Meditating on these assertions and others like them can cause our fear of death to subside. To paraphrase St. Paul, death loses its sting.

Why does this matter, beyond the obvious reassurance it delivers? It matters because removing death's sting throws open our capacity to live fully--to take risks that will lead us deeper into life and enable us to live into our fullest potential.

This is important because what we do is important. Granted, each of us is only one person among billions. But flip that around, and you see that each of us is one person, with one set of insights and values and contributions to make. In the grand scheme of things, those contributions are tiny but not negligible: what we have said, what we have done, how we have made people feel--all of these inevitably find lodging in the hearts of others, influencing them and those whom they know in a ripple effect.

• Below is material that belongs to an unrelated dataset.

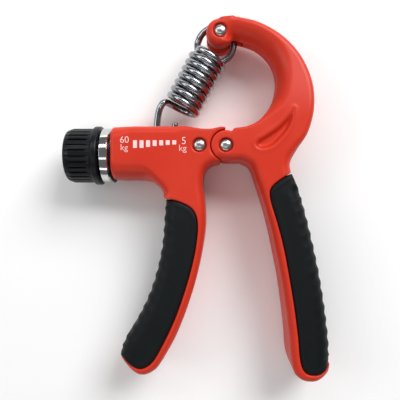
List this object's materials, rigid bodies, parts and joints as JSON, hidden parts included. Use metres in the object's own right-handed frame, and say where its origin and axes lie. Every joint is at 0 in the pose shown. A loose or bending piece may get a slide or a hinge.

The ancient sage Ben Sira conveyed this in his "let us now praise famous men" poem, when he shifts from kings and generals to "others" of lesser repute:

Of others there is no memory;
They have perished as though they had never existed;
They have become as though they had never been born,
They and their children after them.
But these also were godly people,
Whose righteous deeds have not been forgotten;
Their wealth will remain with their descendants,
And their inheritance with their children's children.
Their descendants stand by the covenants;
Their children also, for their sake.
(Sirach 44:9-12)

I once heard a story (undoubtedly apocryphal) of a visit to Baltimore by Mother Teresa. Upon arriving at the airport, exhausted from the endless flight, she asked to be taken to the city's poorest residents so she could bring the love of God to them. "That's not a good idea," her host said. "You need your rest. Otherwise you'll get sick."

"So?" Mother Teresa replied.

"Also, the neighborhood is very dangerous. We can't guarantee your safety."

"So?" the saint replied.

"Dearest Mother, if you go there now, you may die."

Mother Teresa thought a moment and said: "So?"

Liberated from concern over her own demise, Mother Teresa could do what she was called to do--serve the poor--with total abandon to the God who called her.

We can follow her lead. When the fear of death loses its thunder, we are free to fulfill our own calling, become our best selves, and do what we can for our species and our planet. Then, at our own end, we can approach death not with terror, but as a handing off to the future and to God.